Sejenak kita melupakan keramaian, pesta, dan lonceng yang berdentang. Ketika perayaan Natal telah selesai, Tahun Baru segera menggantikan sorakan sukacita. Namun di balik itu semua, ada satu hal yang tak pernah beranjak: ancaman terorisme. Ketika hiruk-pikuk perayaan Tahun Baru membuat orang merasa tenang dan terlena, teroris justru bersembunyi di balik kebahagiaan itu, menunggu celah menebarkan ketakutan lewat bom-bomnya.
Apa yang harus kita lakukan sekarang? Waspada. Itu bukan kata-kata klise. Waspada tidak saja soal menjaga diri sendiri, tetapi juga menjaga lingkungan sekitar. Natal aman, tapi Tahun Baru? Tidak boleh lengah. Meskipun pengamanan yang ketat telah dilakukan, ancaman terorisme tidak hanya datang dari luar, tetapi bisa juga muncul dari dalam. Terorisme bukan soal bom dan senjata saja, tapi juga soal pemikiran—menyusup dalam benak masyarakat melalui radikalisasi.
Perubahan pola serangan dan metode yang digunakan teroris semakin canggih. Mereka menyerang dengan cara yang super halus: provokasi ideologis. Propaganda terorisme menyelinap tanpa terdeteksi lewat dunia maya untuk menebarkan kebencian sesama warga NKRI. Maka, kewaspadaan kolektif tak mesti terfokus pada keramaian fisik semata, tapi juga pada ruang-ruang digital yang semakin sulit dikendalikan.

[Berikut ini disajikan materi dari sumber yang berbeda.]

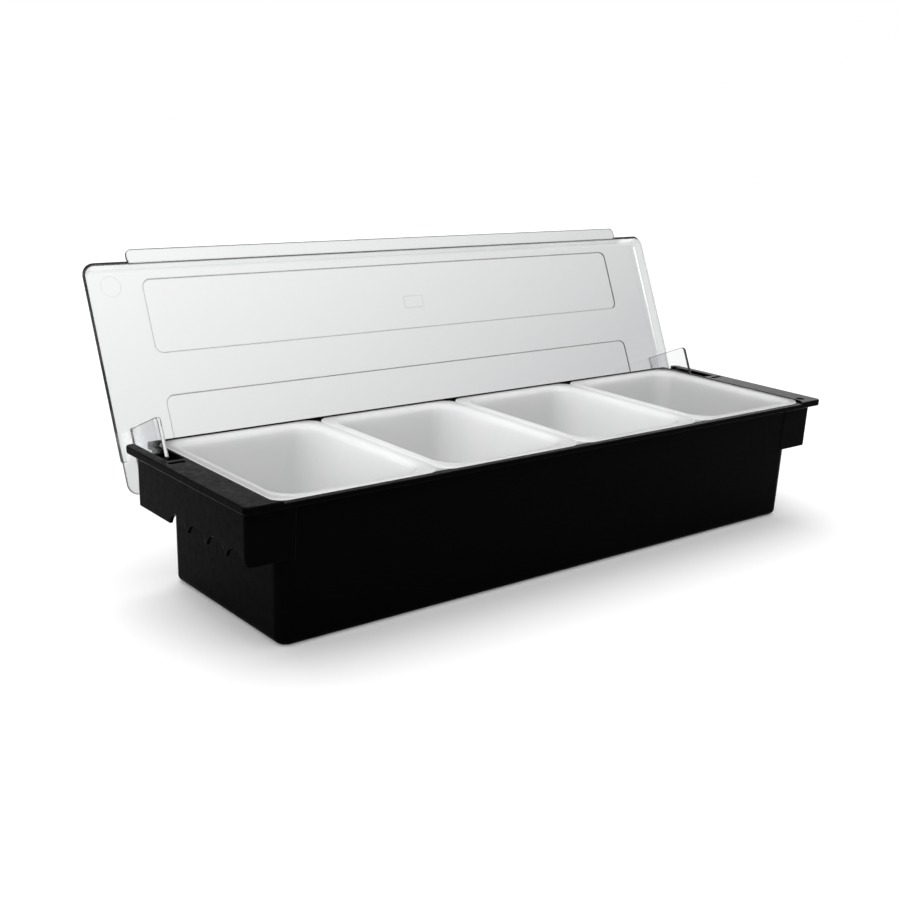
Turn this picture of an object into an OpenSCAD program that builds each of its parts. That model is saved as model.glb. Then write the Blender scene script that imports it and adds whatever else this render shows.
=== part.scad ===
// Bar condiment caddy: a black base, four lift-out trays and one clear lid hinged at the back.
// Millimetres. X runs along the length, Y to the back, Z up. The origin is under the middle of the
// base, and the lid is drawn standing open, as it rests on its stop.

/* [Base] */
// Length of the base over its flange
base_l = 380; // [340:5:440]
// Depth of the base over its flange
base_d = 110; // [106:1:130]
// Height of the base
base_h = 68; // [64:1:90]
// Thickness of the top flange
flange_t = 3.5; // [2.5:0.5:5]
// Corner radius of the flange
flange_r = 3; // [1:0.5:6]
// Wall thickness of the tub and its end walls
tub_wall = 1.8; // [1.2:0.1:2.4]
// Thickness of the tub floor
floor_t = 2; // [1.5:0.5:3]
// How far the tub walls lean outwards, per millimetre of height
tub_draft = 0.022; // [0:0.002:0.03]
// How far the flange overhangs the top of the tub at the front and the back
tub_overhang = 4.9; // [4.5:0.1:6]
// Radius of the upright corners of the tub, at the top
tub_r = 7.5; // [6:0.5:10]
// Radius of the edge round the floor of the tub
tub_edge_r = 3.5; // [2:0.5:4.5]

/* [End skirts] */
// Height of the skirt edge above the table
skirt_z = 40; // [34:1:46]
// How far a skirt stands in from the end of the flange
skirt_end_in = 3.2; // [2:0.1:5]
// How far a skirt stands in from the front and the back of the flange
skirt_side_in = 4.4; // [4:0.1:4.8]
// Wall thickness of a skirt
skirt_wall = 2.2; // [1.5:0.1:2.6]
// Radius of the upright corners of a skirt
skirt_r = 3.5; // [2.8:0.1:5]
// Number of finger scallops in each skirt
scallop_count = 4; // [1:1:5]
// Distance from one scallop to the next
scallop_pitch = 16.8; // [14:0.2:17]
// Height of a scallop
scallop_h = 6; // [3:0.5:7]
// Distance from the front scallop to the front of the flange
scallop_front = 6.1; // [5:0.1:8]

/* [Ledge details] */
// Width of the ledge slot that a lid ear turns in
slot_w = 8; // [7:0.5:8]
// Distance from the slot to the end of the flange
slot_in = 5; // [4.8:0.1:6]
// Width of the short groove in front of the slot
groove_w = 2.6; // [1:0.1:4]
// Length of the short groove
groove_l = 8; // [4:0.5:10]
// Depth of the short groove
groove_deep = 1; // [0.5:0.1:1.5]
// Land between the groove and the slot
groove_land = 3; // [2:0.5:6]
// Diameter of the gate dimple in the right ledge
dimple_d = 4.6; // [3:0.1:6]
// Depth of the gate dimple
dimple_deep = 0.6; // [0.3:0.1:1]
// Distance from the dimple to the end of the flange
dimple_end_in = 10.2; // [7:0.1:11]
// Distance from the dimple to the front of the flange
dimple_front_in = 7.2; // [6:0.1:20]

/* [Trays] */
// Width of the ledge beside the trays at each end of the base
ledge_w = 14.3; // [14:0.1:15]
// Gap between two tray rims
rim_gap = 0.3; // [0.2:0.05:0.6]
// Gap between the end rims and the ledges
rim_end_gap = 0.6; // [0.3:0.05:1]
// Gap between the back rim edge and the recess
rim_back_gap = 0.8; // [0.3:0.1:1]
// Width of the bare strip in front of the tray rims
front_strip = 2.8; // [1.5:0.1:3]
// Width of the bare strip behind the recess
back_strip = 1.6; // [1:0.1:2.5]
// How far the rounded recess runs out past the front of the flange, which leaves the strip open
recess_out = 1.5; // [0.5:0.1:2]
// How deep the rims lie below the top of the base, to their underside
rim_deep = 1; // [0.8:0.1:1.5]
// Corner radius of a tray rim
rim_r = 8; // [4:0.5:10]
// Width of the rim at the sides of a tray, outside its wall
rim_side = 6.4; // [6.2:0.1:8]
// Width of the rim at the front and back of a tray, outside its wall
rim_front = 4.5; // [4.4:0.1:6]
// Thickness of a tray
tray_t = 0.8; // [0.6:0.1:1]
// Radius of the bend from the rim down into the wall
bend_r = 3; // [2:0.1:3.2]
// Gap between the end walls of the tub and the end trays, at the top
tray_clear = 0.4; // [0.3:0.05:0.6]
// Depth of a tray under its rim
tray_deep = 60; // [40:1:61]
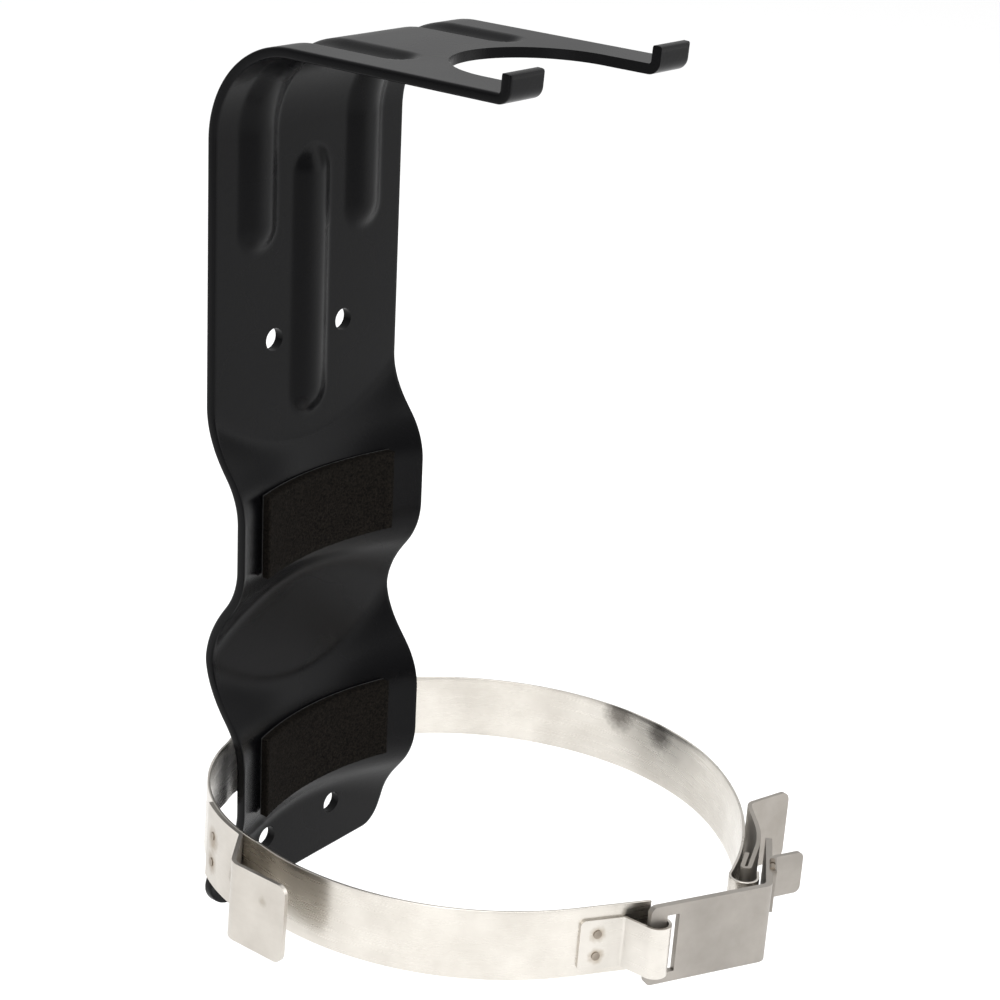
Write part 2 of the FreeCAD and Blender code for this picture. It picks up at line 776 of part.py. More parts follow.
doc.recompute()
for item in doc.Objects:
    if "Invalid" in item.State or "Error" in item.State:
        raise RuntimeError(item.Name + " failed")
for node in nodes:
    if node.Shape.isNull() or not node.Shape.isValid():
        raise RuntimeError(node.Label + " has no valid shape")
    node.Shape.exportStep(os.path.join("parts", node.Label + ".step"))
    print(node.Label, round(node.Shape.Volume, 1), len(node.Shape.Solids), node.Shape.BoundBox)
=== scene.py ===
import math

import bmesh
import bpy
import numpy as np
from mathutils import Matrix, Vector


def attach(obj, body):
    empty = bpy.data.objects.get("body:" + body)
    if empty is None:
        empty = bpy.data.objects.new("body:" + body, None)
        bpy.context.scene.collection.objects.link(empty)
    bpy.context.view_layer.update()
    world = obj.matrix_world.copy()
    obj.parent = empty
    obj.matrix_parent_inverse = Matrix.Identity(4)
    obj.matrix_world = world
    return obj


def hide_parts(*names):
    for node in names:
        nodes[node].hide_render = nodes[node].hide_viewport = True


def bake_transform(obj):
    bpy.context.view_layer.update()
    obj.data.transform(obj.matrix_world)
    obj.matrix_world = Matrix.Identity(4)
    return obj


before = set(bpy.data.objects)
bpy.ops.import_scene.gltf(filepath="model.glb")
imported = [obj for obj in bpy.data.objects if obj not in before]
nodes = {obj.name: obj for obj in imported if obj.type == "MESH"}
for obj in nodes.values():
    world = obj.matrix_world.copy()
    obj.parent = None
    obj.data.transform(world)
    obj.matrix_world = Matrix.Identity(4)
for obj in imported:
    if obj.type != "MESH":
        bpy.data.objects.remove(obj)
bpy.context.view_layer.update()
MM = 0.001

# ---------------------------------------------------------------- the band's own frame
# x and y lie in the band's plane and z is measured from half way up the band.

BAND_TILT = math.radians(4.1)
BAND_PITCH = math.radians(-0.6)
RING_REACH = 74.5
BAND_LEVEL = -52.05

TILT = Matrix.Rotation(BAND_TILT, 4, "Y") @ Matrix.Rotation(BAND_PITCH, 4, "X")
BAND = Matrix.Translation(Vector((0.0, -RING_REACH, BAND_LEVEL)) * MM) @ TILT


def band_point(x, y, z=0.0):
    return BAND @ (Vector((x, y, z)) * MM)


# ---------------------------------------------------------------- materials

# metres under each bump map
PEEL_DEPTH = 0.0003
SPECK_DEPTH = 0.0001
FOAM_CELL_DEPTH = 0.0005
FOAM_PIT_DEPTH = 0.0006
SCRATCH_DEPTH = 0.0002
# grain in features per metre along x, y and z: rolled along the strip, or the same each way
LONG_GRAIN = (60.0, 60.0, 2200.0)
EVEN_GRAIN = (260.0, 260.0, 260.0)
# the edge of each heat mark and each patch of painted shade wanders by this part of its radius, and
# fades out at the second
MARK_RAGGED = 0.7
MARK_FADE = 1.5


def new_material(name):
    material = bpy.data.materials.new(name)
    material.use_nodes = True
    tree = material.node_tree
    return material, tree, tree.nodes["Principled BSDF"]


def add(tree, kind, **settings):
    node = tree.nodes.new(kind)
    for key, value in settings.items():
        setattr(node, key, value)
    return node


def noise(tree, scale, detail=3.0, roughness=0.55, stretch=None):
    """Noise on object coordinates, in features per metre, optionally stretched."""
    coords = add(tree, "ShaderNodeTexCoord")
    tex = add(tree, "ShaderNodeTexNoise")
    tex.inputs["Scale"].default_value = scale
    tex.inputs["Detail"].default_value = detail
    tex.inputs["Roughness"].default_value = roughness
    if stretch is None:
        tree.links.new(coords.outputs["Object"], tex.inputs["Vector"])
    else:
        mapping = add(tree, "ShaderNodeMapping")
        mapping.inputs["Scale"].default_value = stretch
        tree.links.new(coords.outputs["Object"], mapping.inputs["Vector"])
        tree.links.new(mapping.outputs["Vector"], tex.inputs["Vector"])
    return tex


def ramp(tree, source, low, high, first, second):
    """Maps a 0 to 1 value between two positions onto two colours."""
    node = add(tree, "ShaderNodeValToRGB")
    node.color_ramp.elements[0].position = low
    node.color_ramp.elements[1].position = high
    node.color_ramp.elements[0].color = (*first, 1.0)
    node.color_ramp.elements[1].color = (*second, 1.0)
    tree.links.new(source, node.inputs["Fac"])
    return node


def remap(tree, source, low, high, first, second):
    """Maps a value between two positions onto two numbers."""
    node = add(tree, "ShaderNodeMapRange")
    node.inputs["From Min"].default_value = low
    node.inputs["From Max"].default_value = high
    node.inputs["To Min"].default_value = first
    node.inputs["To Max"].default_value = second
    tree.links.new(source, node.inputs["Value"])
    return node


def bump(tree, height, strength, distance, before=None):
    """A bump map, laid over an earlier one if there is one."""
    node = add(tree, "ShaderNodeBump")
    node.inputs["Strength"].default_value = strength
    node.inputs["Distance"].default_value = distance
    tree.links.new(height, node.inputs["Height"])
    if before is not None:
        tree.links.new(before.outputs["Normal"], node.inputs["Normal"])
    return node


def plate_material():
    material, tree, shader = new_material("plate_black")
    broad = noise(tree, 18.0, 2.0)
    dark = (0.0010, 0.0010, 0.0013)
    light = (0.0018, 0.0018, 0.0022)
    tint = ramp(tree, broad.outputs["Fac"], 0.3, 0.7, dark, light)
    tree.links.new(tint.outputs["Color"], shader.inputs["Base Color"])
    gloss = remap(tree, broad.outputs["Fac"], 0.3, 0.7, 0.24, 0.30)
    tree.links.new(gloss.outputs["Result"], shader.inputs["Roughness"])
    peel = noise(tree, 900.0, 2.0, 0.5)
    specks = noise(tree, 3200.0, 1.0, 0.5)
    first = bump(tree, peel.outputs["Fac"], 0.08, PEEL_DEPTH)
    second = bump(tree, specks.outputs["Fac"], 0.06, SPECK_DEPTH, first)
    tree.links.new(second.outputs["Normal"], shader.inputs["Normal"])
    shader.inputs["IOR"].default_value = 1.18
    return material


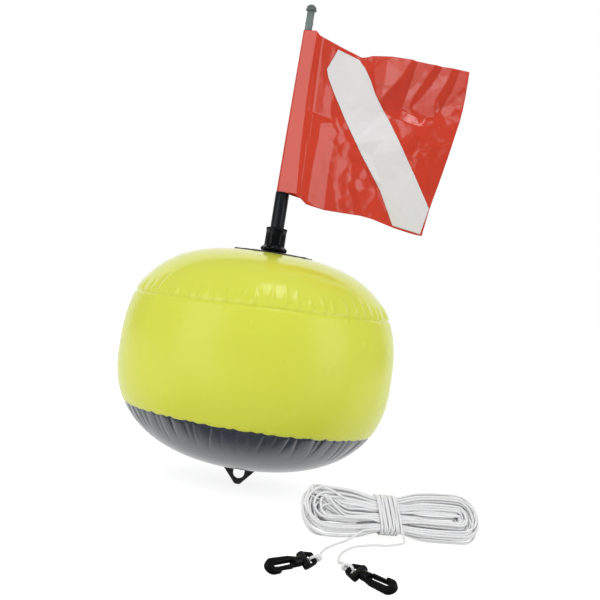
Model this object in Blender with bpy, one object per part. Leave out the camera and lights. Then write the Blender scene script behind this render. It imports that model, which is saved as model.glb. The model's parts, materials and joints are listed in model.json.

Bersama, kita lebih kuat. Tahun Baru adalah waktu memulai lembaran baru. Kita perlu merayakan kebersamaan dan resolusi menuju 2025. Namun, mari lakukan itu dengan kesadaran penuh bahwa ancaman terorisme selalu ada di sekitar. Keamanan adalah soal pengamanan fisik sekaligus kemanusiaan, kebersamaan, dan saling menghormati. Natal mungkin aman, tapi Tahun Baru? Kita harus tetap waspada. Jaga diri, jaga bersama.